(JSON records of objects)
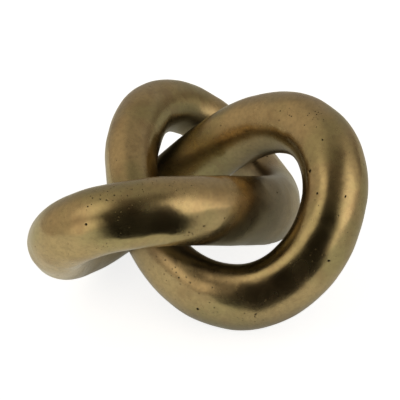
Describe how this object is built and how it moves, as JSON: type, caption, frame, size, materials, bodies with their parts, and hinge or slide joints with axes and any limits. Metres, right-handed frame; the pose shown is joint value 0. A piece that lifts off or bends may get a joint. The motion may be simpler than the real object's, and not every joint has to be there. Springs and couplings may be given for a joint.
{
  "type": "metal knot puzzle",
  "caption": "Free-standing cast-brass knot puzzle of interlocking lobes joined by guide dowels, drawn apart only by sliding every lobe outwards together.",
  "frame": {"origin": "centre of the knot, on the axis round which its three joints are evenly spaced, at the middle height of the strand's path", "axes": "+Z along the axis of the three joints, upwards from the ground flats it rests on; +X and +Y level, turned so that the joint between lobe_3 and lobe_1 lies 21 degrees round from +X"},
  "size_m": [0.1183, 0.1273, 0.0681],
  "materials": {
    "cast_brass": "antique satin with dark patina and small casting pits",
    "dowel_steel": "ground",
    "ring_rubber": "matte",
    "screw_steel": "black oxide"
  },
  "bodies": {
    "lobe_1_set": {"lobe_1": "cast_brass", "guide_dowel_1": "dowel_steel", "friction_ring_1": "ring_rubber", "lock_screw_1": "screw_steel"},
    "lobe_2_set": {"lobe_2": "cast_brass", "guide_dowel_2": "dowel_steel", "friction_ring_2": "ring_rubber", "lock_screw_2": "screw_steel"},
    "lobe_3_set": {"lobe_3": "cast_brass", "guide_dowel_3": "dowel_steel", "friction_ring_3": "ring_rubber", "lock_screw_3": "screw_steel"}
  },
  "joints": [
    {"name": "lobe_2_slide", "type": "slide", "parent": "lobe_1_set", "child": "lobe_2_set", "axis": [0.9262, 0.3771, 0], "range_m": [0, 0.011]},
    {"name": "lobe_3_slide", "type": "slide", "parent": "lobe_1_set", "child": "lobe_3_set", "axis": [0.1365, 0.9906, 0], "range_m": [0, 0.011]}
  ],
  "couplings": [
    {"joint": "lobe_3_slide", "follows": "lobe_2_slide", "ratio": 1}
  ]
}
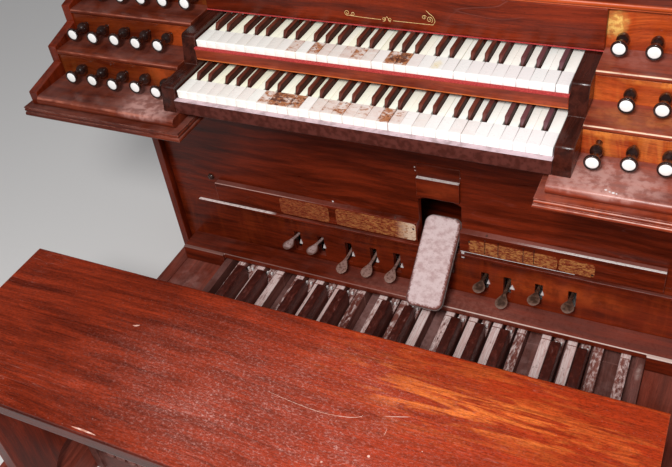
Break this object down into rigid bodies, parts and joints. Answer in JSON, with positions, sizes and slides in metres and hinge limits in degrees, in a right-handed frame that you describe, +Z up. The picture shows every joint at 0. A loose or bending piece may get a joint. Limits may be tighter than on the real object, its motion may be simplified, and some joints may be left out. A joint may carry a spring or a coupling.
{
  "type": "pipe organ console",
  "caption": "Pipe organ console: stepped keyboards between terraced stop jambs, with a swell shoe, combination pedals, a pedalboard and a bench.",
  "frame": {"origin": "middle of the console's footprint, on the floor", "axes": "+X to the player's right, +Y away from the player, +Z up"},
  "size_m": [1.58, 1.28, 1.03],
  "materials": {
    "mahogany": "gloss",
    "dark_mahogany": "gloss",
    "figured_mahogany": "gloss",
    "rosewood": "gloss",
    "ebony": "satin",
    "ivory": "satin",
    "maple": "matte",
    "pine": "matte",
    "brass": "satin",
    "iron": "matte",
    "steel": "brushed",
    "leather": "matte"
  },
  "bodies": {
    "console": {"case_sides": "mahogany", "case_back": "mahogany", "case_top": "mahogany", "nameboard": "dark_mahogany", "jamb_risers": "figured_mahogany", "jamb_treads": "dark_mahogany", "jamb_ledges": "figured_mahogany", "key_cheeks": "dark_mahogany", "key_beds": "pine", "key_slips": "figured_mahogany", "manual_naturals": "ivory", "manual_sharps": "ebony", "knee_board": "mahogany", "hatch": "mahogany", "label_rail": "mahogany", "label_plates": "brass", "toe_board": "mahogany", "toe_ledge": "dark_mahogany", "lever_rail": "steel", "swell_bracket": "iron", "side_blocks": "pine", "pedal_frame": "dark_mahogany", "pedal_naturals": "maple", "pedal_sharps": "ebony", "bench_seat": "mahogany", "bench_frame": "mahogany", "stops_past_view": "rosewood"},
    "stop_left_low_1": {"stop_left_low_1": "rosewood"},
    "stop_left_low_2": {"stop_left_low_2": "rosewood"},
    "stop_left_low_3": {"stop_left_low_3": "rosewood"},
    "stop_left_low_4": {"stop_left_low_4": "rosewood"},
    "stop_left_low_5": {"stop_left_low_5": "rosewood"},
    "stop_left_middle_1": {"stop_left_middle_1": "rosewood"},
    "stop_left_middle_2": {"stop_left_middle_2": "rosewood"},
    "stop_left_middle_3": {"stop_left_middle_3": "rosewood"},
    "stop_left_middle_4": {"stop_left_middle_4": "rosewood"},
    "stop_left_middle_5": {"stop_left_middle_5": "rosewood"},
    "stop_left_high_1": {"stop_left_high_1": "rosewood"},
    "stop_left_high_2": {"stop_left_high_2": "rosewood"},
    "stop_left_high_3": {"stop_left_high_3": "rosewood"},
    "stop_left_high_4": {"stop_left_high_4": "rosewood"},
    "stop_left_high_5": {"stop_left_high_5": "rosewood"},
    "stop_right_low_1": {"stop_right_low_1": "rosewood"},
    "stop_right_low_2": {"stop_right_low_2": "rosewood"},
    "stop_right_low_3": {"stop_right_low_3": "rosewood"},
    "stop_right_middle_1": {"stop_right_middle_1": "rosewood"},
    "stop_right_middle_2": {"stop_right_middle_2": "rosewood"},
    "stop_right_high_1": {"stop_right_high_1": "rosewood"},
    "stop_right_high_2": {"stop_right_high_2": "rosewood"},
    "combination_pedal_1": {"combination_pedal_1": "iron"},
    "combination_pedal_2": {"combination_pedal_2": "iron"},
    "combination_pedal_3": {"combination_pedal_3": "iron"},
    "combination_pedal_4": {"combination_pedal_4": "iron"},
    "combination_pedal_5": {"combination_pedal_5": "iron"},
    "combination_pedal_6": {"combination_pedal_6": "iron"},
    "combination_pedal_7": {"combination_pedal_7": "iron"},
    "combination_pedal_8": {"combination_pedal_8": "iron"},
    "combination_pedal_9": {"combination_pedal_9": "iron"},
    "swell": {"swell_shoe": "iron", "swell_tread": "leather"}
  },
  "joints": [
    {"name": "stop_left_low_1_draw", "type": "slide", "parent": "console", "child": "stop_left_low_1", "axis": [0, -1, 0], "range_m": [-0.006, 0.024]},
    {"name": "stop_left_low_2_draw", "type": "slide", "parent": "console", "child": "stop_left_low_2", "axis": [0, -1, 0], "range_m": [0, 0.03]},
    {"name": "stop_left_low_3_draw", "type": "slide", "parent": "console", "child": "stop_left_low_3", "axis": [0, -1, 0], "range_m": [-0.004, 0.026]},
    {"name": "stop_left_low_4_draw", "type": "slide", "parent": "console", "child": "stop_left_low_4", "axis": [0, -1, 0], "range_m": [0, 0.03]},
    {"name": "stop_left_low_5_draw", "type": "slide", "parent": "console", "child": "stop_left_low_5", "axis": [0, -1, 0], "range_m": [0, 0.03]},
    {"name": "stop_left_middle_1_draw", "type": "slide", "parent": "console", "child": "stop_left_middle_1", "axis": [0, -1, 0], "range_m": [-0.003, 0.027]},
    {"name": "stop_left_middle_2_draw", "type": "slide", "parent": "console", "child": "stop_left_middle_2", "axis": [0, -1, 0], "range_m": [-0.004, 0.026]},
    {"name": "stop_left_middle_3_draw", "type": "slide", "parent": "console", "child": "stop_left_middle_3", "axis": [0, -1, 0], "range_m": [-0.003, 0.027]},
    {"name": "stop_left_middle_4_draw", "type": "slide", "parent": "console", "child": "stop_left_middle_4", "axis": [0, -1, 0], "range_m": [-0.006, 0.024]},
    {"name": "stop_left_middle_5_draw", "type": "slide", "parent": "console", "child": "stop_left_middle_5", "axis": [0, -1, 0], "range_m": [-0.003, 0.027]},
    {"name": "stop_left_high_1_draw", "type": "slide", "parent": "console", "child": "stop_left_high_1", "axis": [0, -1, 0], "range_m": [0, 0.03]},
    {"name": "stop_left_high_2_draw", "type": "slide", "parent": "console", "child": "stop_left_high_2", "axis": [0, -1, 0], "range_m": [0, 0.03]},
    {"name": "stop_left_high_3_draw", "type": "slide", "parent": "console", "child": "stop_left_high_3", "axis": [0, -1, 0], "range_m": [0, 0.03]},
    {"name": "stop_left_high_4_draw", "type": "slide", "parent": "console", "child": "stop_left_high_4", "axis": [0, -1, 0], "range_m": [0, 0.03]},
    {"name": "stop_left_high_5_draw", "type": "slide", "parent": "console", "child": "stop_left_high_5", "axis": [0, -1, 0], "range_m": [0, 0.03]},
    {"name": "stop_right_low_1_draw", "type": "slide", "parent": "console", "child": "stop_right_low_1", "axis": [0, -1, 0], "range_m": [-0.012, 0.018]},
    {"name": "stop_right_low_2_draw", "type": "slide", "parent": "console", "child": "stop_right_low_2", "axis": [0, -1, 0], "range_m": [-0.002, 0.028]},
    {"name": "stop_right_low_3_draw", "type": "slide", "parent": "console", "child": "stop_right_low_3", "axis": [0, -1, 0], "range_m": [0, 0.03]},
    {"name": "stop_right_middle_1_draw", "type": "slide", "parent": "console", "child": "stop_right_middle_1", "axis": [0, -1, 0], "range_m": [0, 0.03]},
    {"name": "stop_right_middle_2_draw", "type": "slide", "parent": "console", "child": "stop_right_middle_2", "axis": [0, -1, 0], "range_m": [0, 0.03]},
    {"name": "stop_right_high_1_draw", "type": "slide", "parent": "console", "child": "stop_right_high_1", "axis": [0, -1, 0], "range_m": [0, 0.03]},
    {"name": "stop_right_high_2_draw", "type": "slide", "parent": "console", "child": "stop_right_high_2", "axis": [0, -1, 0], "range_m": [0, 0.03]},
    {"name": "combination_pedal_1_press", "type": "hinge", "parent": "console", "child": "combination_pedal_1", "pos_m": [-0.372, 0.42, 0.19], "axis": [1, 0, 0], "range_deg": [0, 16]},
    {"name": "combination_pedal_2_press", "type": "hinge", "parent": "console", "child": "combination_pedal_2", "pos_m": [-0.298, 0.42, 0.19], "axis": [1, 0, 0], "range_deg": [0, 16]},
    {"name": "combination_pedal_3_press", "type": "hinge", "parent": "console", "child": "combination_pedal_3", "pos_m": [-0.2135, 0.42, 0.19], "axis": [1, 0, 0], "range_deg": [-16, 0]},
    {"name": "combination_pedal_4_press", "type": "hinge", "parent": "console", "child": "combination_pedal_4", "pos_m": [-0.1385, 0.42, 0.19], "axis": [1, 0, 0], "range_deg": [-13, 3]},
    {"name": "combination_pedal_5_press", "type": "hinge", "parent": "console", "child": "combination_pedal_5", "pos_m": [-0.07, 0.42, 0.19], "axis": [1, 0, 0], "range_deg": [-13, 3]},
    {"name": "combination_pedal_6_press", "type": "hinge", "parent": "console", "child": "combination_pedal_6", "pos_m": [0.174, 0.42, 0.19], "axis": [1, 0, 0], "range_deg": [0, 16]},
    {"name": "combination_pedal_7_press", "type": "hinge", "parent": "console", "child": "combination_pedal_7", "pos_m": [0.2325, 0.42, 0.19], "axis": [1, 0, 0], "range_deg": [-13, 3]},
    {"name": "combination_pedal_8_press", "type": "hinge", "parent": "console", "child": "combination_pedal_8", "pos_m": [0.313, 0.42, 0.19], "axis": [1, 0, 0], "range_deg": [0, 16]},
    {"name": "combination_pedal_9_press", "type": "hinge", "parent": "console", "child": "combination_pedal_9", "pos_m": [0.396, 0.42, 0.19], "axis": [1, 0, 0], "range_deg": [0, 16]},
    {"name": "swell_rock", "type": "hinge", "parent": "console", "child": "swell", "pos_m": [0.058, 0.277, 0.241], "axis": [1, 0, 0], "range_deg": [-20, 8]}
  ]
}
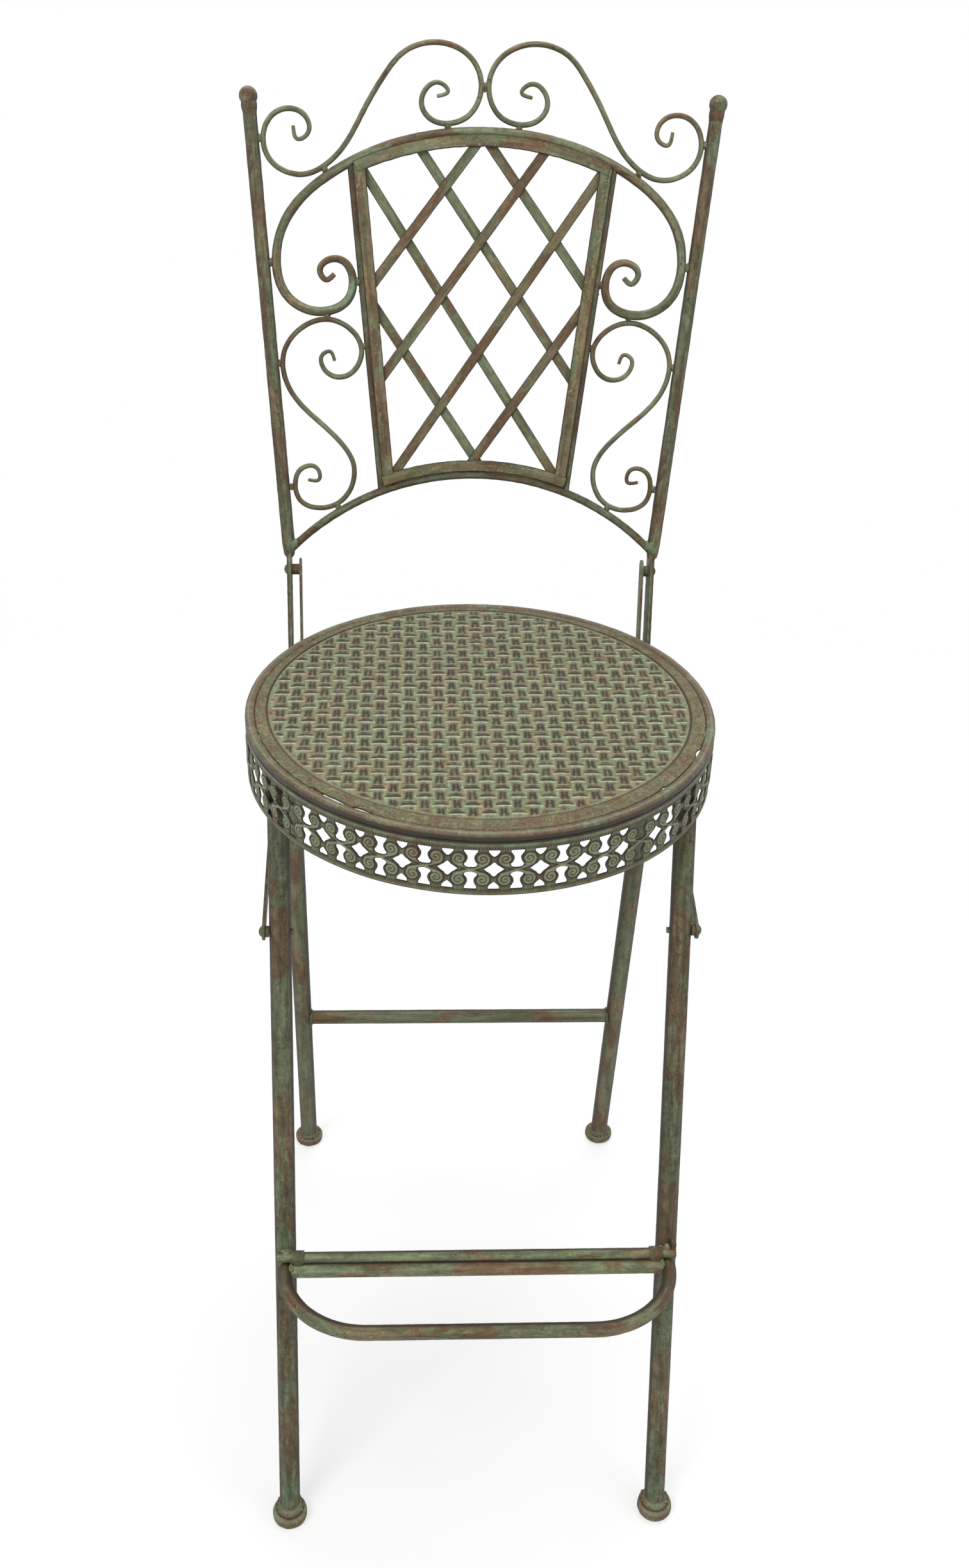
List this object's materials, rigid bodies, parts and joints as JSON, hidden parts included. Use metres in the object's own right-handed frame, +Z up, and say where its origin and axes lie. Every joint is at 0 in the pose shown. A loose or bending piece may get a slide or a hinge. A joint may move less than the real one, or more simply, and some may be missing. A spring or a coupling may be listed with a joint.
{
  "type": "folding bar chair",
  "caption": "Tall folding metal garden chair with a round embossed seat, pierced apron, scrolled lattice back and a hinged footrest.",
  "frame": {"origin": "centre of the chair's footprint box, on the floor", "axes": "+Z up, the sitter faces -Y, +X to the viewer's right when the chair is seen from the front"},
  "size_m": [0.4445, 0.6188, 1.2715],
  "materials": {
    "frame_bars": "weathered green and brown patina, semi-matt",
    "back_ironwork": "weathered green and brown patina, semi-matt",
    "seat_sheet": "embossed sheet with green patina and copper-brown patches",
    "rivets_and_lugs": "domed rivets and weld lugs under the same patina"
  },
  "bodies": {
    "rear_frame": {"back_bar_left": "frame_bars", "back_bar_right": "frame_bars", "back_upright_left": "frame_bars", "back_upright_right": "frame_bars", "crest_scroll_left": "back_ironwork", "crest_scroll_right": "back_ironwork", "finials": "frame_bars", "hanger_rivets": "rivets_and_lugs", "lattice_back_straps": "back_ironwork", "lattice_front_straps": "back_ironwork", "lower_arch_bar": "back_ironwork", "main_arch_scroll": "back_ironwork", "panel_bottom_strip": "back_ironwork", "panel_side_bars": "back_ironwork", "panel_side_strips": "back_ironwork", "panel_top_strip": "back_ironwork", "rear_crossbar": "frame_bars", "rear_feet": "frame_bars", "rear_leg_left": "frame_bars", "rear_leg_right": "frame_bars", "side_scroll_left": "back_ironwork", "side_scroll_right": "back_ironwork", "stay_pivot_rivets": "rivets_and_lugs"},
    "seat": {"seat_apron": "seat_sheet", "seat_cross_rails": "frame_bars", "seat_hanger_left": "frame_bars", "seat_hanger_right": "frame_bars", "seat_plate": "seat_sheet", "seat_ring": "seat_sheet", "seat_tabs": "rivets_and_lugs"},
    "front_frame": {"footrest_rod": "frame_bars", "front_feet": "frame_bars", "front_leg_left": "frame_bars", "front_leg_right": "frame_bars", "front_pivot_rivets": "rivets_and_lugs", "rod_lug": "rivets_and_lugs", "stay_nubs": "rivets_and_lugs"},
    "footrest": {"footrest_loop": "frame_bars", "footrest_rear_bar": "frame_bars", "footrest_eyes": "frame_bars"},
    "stay_left": {"stay_left": "frame_bars", "stay_rivet_left": "rivets_and_lugs"},
    "stay_right": {"stay_right": "frame_bars", "stay_rivet_right": "rivets_and_lugs"}
  },
  "joints": [
    {"name": "seat_fold", "type": "hinge", "parent": "rear_frame", "child": "seat", "pos_m": [0, 0.19218, 0.8073], "axis": [-1, 0, 0], "range_deg": [0, 64]},
    {"name": "front_frame_fold", "type": "hinge", "parent": "seat", "child": "front_frame", "pos_m": [0, -0.05792, 0.715], "axis": [1, 0, 0], "range_deg": [0, 81.39]},
    {"name": "stay_left_fold", "type": "hinge", "parent": "rear_frame", "child": "stay_left", "pos_m": [0, 0.14458, 0.645], "axis": [-1, 0, 0], "range_deg": [0, 68.98]},
    {"name": "stay_right_fold", "type": "hinge", "parent": "rear_frame", "child": "stay_right", "pos_m": [0, 0.14458, 0.645], "axis": [-1, 0, 0], "range_deg": [0, 68.98]},
    {"name": "footrest_lift", "type": "hinge", "parent": "front_frame", "child": "footrest", "pos_m": [0, -0.21472, 0.284], "axis": [-1, 0, 0], "range_deg": [0, 105]}
  ],
  "couplings": [
    {"joint": "front_frame_fold", "follows": "seat_fold", "ratio": 1.271},
    {"joint": "stay_left_fold", "follows": "seat_fold", "ratio": 1.077},
    {"joint": "stay_right_fold", "follows": "seat_fold", "ratio": 1.077}
  ]
}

Task description:
From the entries, report each line that includes the word "limits".

Answer to the problem:
Describe how this object is built and how it moves, as JSON: type, caption, frame, size, materials, bodies with their parts, and hinge or slide joints with axes and any limits. Metres, right-handed frame; the pose shown is joint value 0. A piece that lifts off or bends may get a joint. The motion may be simpler than the real object's, and not every joint has to be there. Springs and couplings may be given for a joint.
Break this object down into rigid bodies, parts and joints. Answer in JSON, with positions, sizes and slides in metres and hinge limits in degrees, in a right-handed frame that you describe, +Z up. The picture shows every joint at 0. A loose or bending piece may get a joint. Limits may be tighter than on the real object, its motion may be simplified, and some joints may be left out. A joint may carry a spring or a coupling.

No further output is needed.